The “test and keep the new iPad 3!” text is a scam

As with any new tech gadget, scammers are attempting to trick consumers into revealing personal information by teasing them with the opportunity to test and then keep the new iPad.

Here is a photo of a text one of the BBB staffers received:

There are a couple of red flags that help identify this as a scam:

1. The grammar and capitalization of some of the words is completely wrong. For example: the “T” and “K” from “Test and Keep” are capitalized and the two words “go to”  run together.

2. The new iPad is called just that, the new iPad. Referring to it as the New iPad 3 is incorrect.

3.  And lastly, the web address has no mention of Apple or Mac, or anything related to this brand.

BBB wants to remind consumers to ignore and delete any text message referencing the new iPad or any similar messages. These texts, commonly referred to as smishing text messages, can be misleading and even quite confusing, especially when they use the names of companies we know and trust.

If you are questioning a text that appears to come from a well-known company, call the company directly before clicking on any links provided in the text. Or, you can call your BBB at 512-445-2911.


  1. Jack Jones says:

    I have an interesting problem… sometime back my bank informed me that there had been an attempt to use my credit card somewhere in Florida that didn’t seem right. I was told that the CC would be cancelled and a new one issued, which was done. About a week ago, we received word that our request to open several different accounts with, Pacsun, Bill me Later and Victoria’s Secret had been denied…. of course we had not attempted to open these accounts.
    Yesterday, UPS delivered a package addressed to my wife which I signed for… upon opening it I found to my surprise a brand new Ipad. Checking with my CC info, no charges have been made.
    I guess my real question is, if I keep it (which I intend to do) what are the possible ramifications?
    I checked Equifax, nothing there, my CC has no charges against it and I have tried long and hard to identify the sender to no avail. Can I treat this as simply a stroke of luck on my behalf?
    The eclectic skeptic;
    Jack Jones

  2. Hey Jack,
    This sounds like a case of identity theft. There’s a couple things you could do:
    1. Call Apple and give them the product number/serial number for the iPad and the order number. This can help identify who bought and sent the iPad and if someone is using your cc or personal information.

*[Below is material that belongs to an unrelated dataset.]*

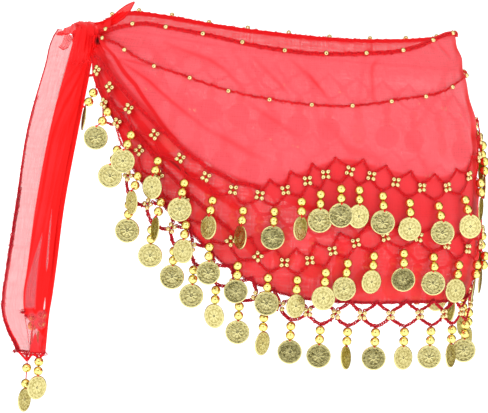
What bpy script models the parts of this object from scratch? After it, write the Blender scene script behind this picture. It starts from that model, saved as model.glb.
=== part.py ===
"""Hip scarf for belly dance, tied at one hip and hollow inside, as when it is worn.

A sheer chiffon wrap goes round an absent figure. Three crocheted net rows with bead and
coin drops run round it, two on the cloth and one below its hem. Both ends of the scarf
leave a knot at one hip: a long folded tail that hangs, and a short ear.

The script works in metres, +Z up. Its tables hold millimetres and degrees. Angles run
round the figure: 0 at the knotted hip (-X), 90 at the front centre (-Y), 180 at the other
hip (+X) and 270 at the back centre (+Y). The origin is the centre of the waist ring.
"""

import bisect
import math
from collections import namedtuple

import bmesh
import bpy
import numpy as np
from mathutils import Vector

MM = 0.001
NAME = "hip_scarf"

# Driving dimensions, in millimetres
CLOTH_THICKNESS = 1.0
SEAM_GAP = 0.4
COIN_RADIUS = 10.4
COIN_THICKNESS = 1.0
BEAD_HALF_WIDTH = 3.5
BEAD_STEP = 7.8
BEAD_TO_COIN = 14.0
FLOWER_HALF_WIDTH = 4.4
FLOWER_PITCH = 24.0
PEAK_ABOVE_FLOWER = 12.0
APEX_BELOW_FLOWER = 9.4
APEX_TO_BEAD = 5.1
CHAIN_HALF_WIDTH = 1.1
NET_THICKNESS = 1.5
NET_GAP = 0.5
TOP_CHAIN_RADIUS = 1.1
BEAD_LINE_RADIUS = 0.8

# Where the cloth starts and ends by the knot, and where its front and back stretches part
CLOTH_START = 8.5
CLOTH_SPLIT = 182.0
CLOTH_END = 351.5

# The ring that the worn cloth follows: half its width and half its depth at each height
Girth = namedtuple("Girth", "height half_width half_depth")
GIRTHS = (
    Girth(-300, 172, 112),
    Girth(-230, 175, 115),
    Girth(-210, 176, 116),
    Girth(-195, 178, 118),
    Girth(-176, 181.5, 119.5),
    Girth(-146, 181, 120),
    Girth(-111, 177, 117),
    Girth(-60, 172, 112),
    Girth(-37, 165.5, 108.5),
    Girth(-24, 161, 106),
    Girth(-9, 157, 103),
    Girth(16, 148, 100),
    Girth(40, 142, 97),
)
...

    2. Consider checking your credit report with one of the other credit reporting agencies. Not all of these reports are the same and you might find something different on another report. But only check with one other so that in a few months you can check again with the third agency.

    Other than that, I would continue to keep a close eye on your bank statements and maybe consider adding an alert to your bank account/credit cards. These alerts can help immediately notify you should anything out of the norm occur.

    If you have any other questions please let us know.


  3. Jack Jones says:

    Thanks Erin, I think I’ve covered most of my bases, my question remains, who owns this thing? As I recall, possession is what? 90% of the law or something? I don’t have any particular use for this thing, but I have a grandaughter in High School that I’m sure would be ecstatic. I was able to determine that it was shipped from a Micro Drive address in Mira Loma Ca which seems to be some kind of Apple dropbox…. whatever that is.

    1. Well, if you’ve done all that and haven’t been able to find out anything about who shipped it, than I would think it’s safe to say you just got yourself a free iPad.

      I would still keep a close eye on your bank statements and credit report, though. Because it does appear that people have tried to use your information to open credit cards.